Así que, ahí voy yo, muerto del asquito, a realizar ese complejo ritual de desperdicio de papel que ha acabado con más bosques que el gobierno brasileño: limpieza de la taza, limpieza de la zona en la que podría tocar el dingdingdong, papel rodeando el asiento, papel en el agua por si la cosa chapotea al caer y, muy importante, papel extra colgando en la zona pichal para parar cualquier tintineo del badajo. Que mi madre me enseñó a ser precavido y ‘Mejor Imposible’ que ser obsesivo compulsivo no es óbice para quedarte con la chica, ser felices y comer perdices.

Además, eres consciente de que tú no estás inaugurando el trono. Muchas veces he intentado sincronizarme con la salida de la señora de la limpieza. Pero la magia del Dog Bacon o la maldad de los aceites asesinos que utilizan en el comedor de mi empresa hacen que la probabilidad de estrenar taza recién lavada sea mínima. ¿Reventar o asquito? La terrible decisión de todos los días.

Hasta aquí llega este repugnante post. Tampoco es necesario seguir poniéndonos escatológicos.

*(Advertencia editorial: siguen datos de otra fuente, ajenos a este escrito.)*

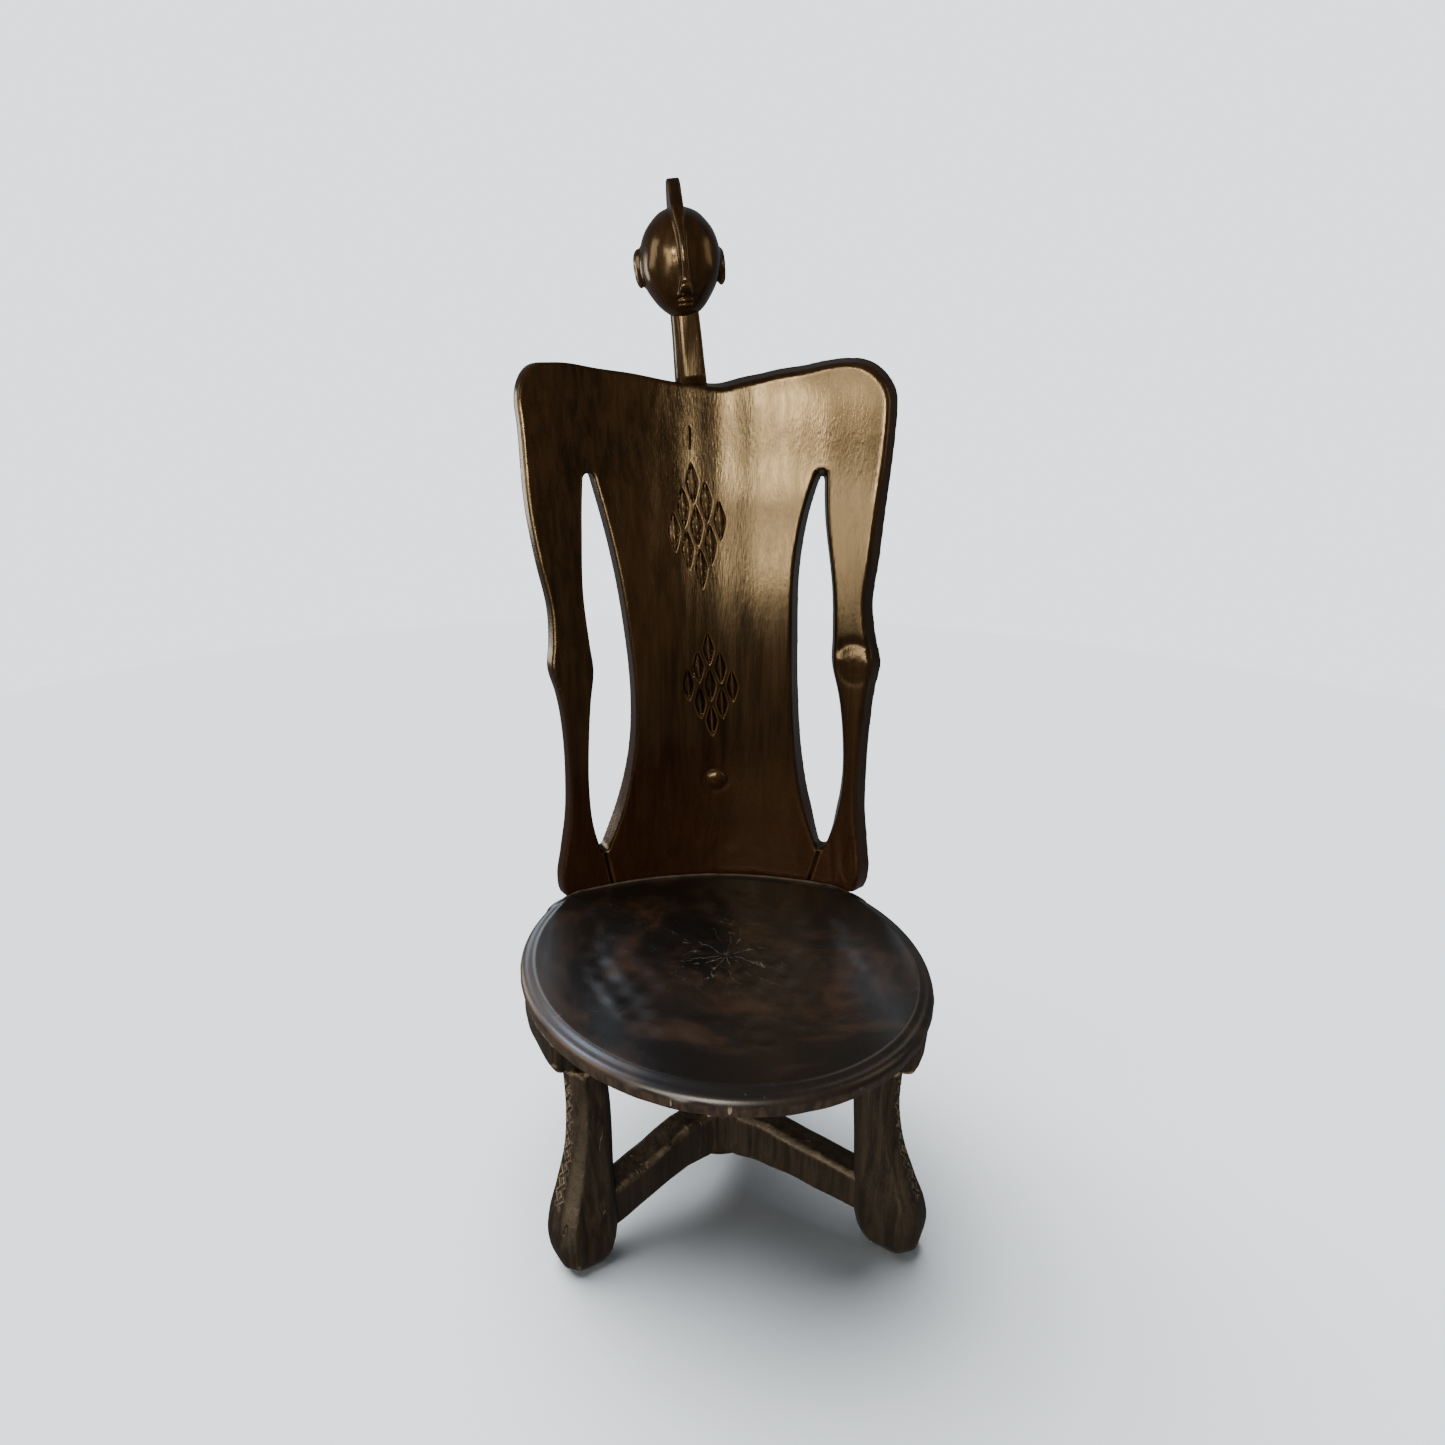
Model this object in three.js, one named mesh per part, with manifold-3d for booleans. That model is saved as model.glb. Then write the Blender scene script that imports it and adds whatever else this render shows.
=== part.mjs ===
// A high-backed stool carved from one block of dark hardwood: a dished round seat on three legs joined by a
// low three-armed stretcher, and a dished back shaped as a body with shoulders, arms and a crested head.
// Millimetres, +Z up, the sitter faces -Y, and the origin is the middle of the object's footprint.
// The real piece is one timber. Each carved element is a solid of its own, parted from its neighbours by GAP.
import * as THREE from "three";
import { mergeVertices } from "three/addons/utils/BufferGeometryUtils.js";
import Module from "manifold-3d";

const wasm = await Module();
wasm.setup();

// ---- driving dimensions ----
const GAP = 0.3;
const FAR = 400; // reach of the blocks that trim other solids

const SEAT_RADIUS = 215;
const SEAT_HEIGHT = 262; // crown of the rim above the floor
const RIM_WIDTH = 17; // flat to bevelled ring around the dish
const RIM_BEVEL = 13; // drop of the bevel to the side band
const SEAT_UNDERSIDE = 236;
const DISH_DEPTH = 19;
const SEAT_SIDES = 64;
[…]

Todos tendréis vuestras propias vicisitudes laborales que compartir. Como mi amigo Carlitos y ese momento en el que coincidió en el baño con un presentador de informativos que le ponía mucho. Mientras él se lavaba las manos altamente excitado, el buen hombre entró en un retrete y, como no podía ser menos, ¡chof!. Plantó un pino de esos con un olor apocalíptico. El fin de erotismo y la mitomanía en un día conocido desde entonces como ‘La Muerte del Mito’. O el increíble misterioso del rastro de gotas desde el retrete hasta ninguna parte (la teoría de que era una fregona se derrumba al no estar el suelo mojado ni el resto del baño limpio). Un enigma tan complejo que hace que la teoría de cuerdas parezca El Libro Gordo de Petete y que todavía no he sido capaz de resolver.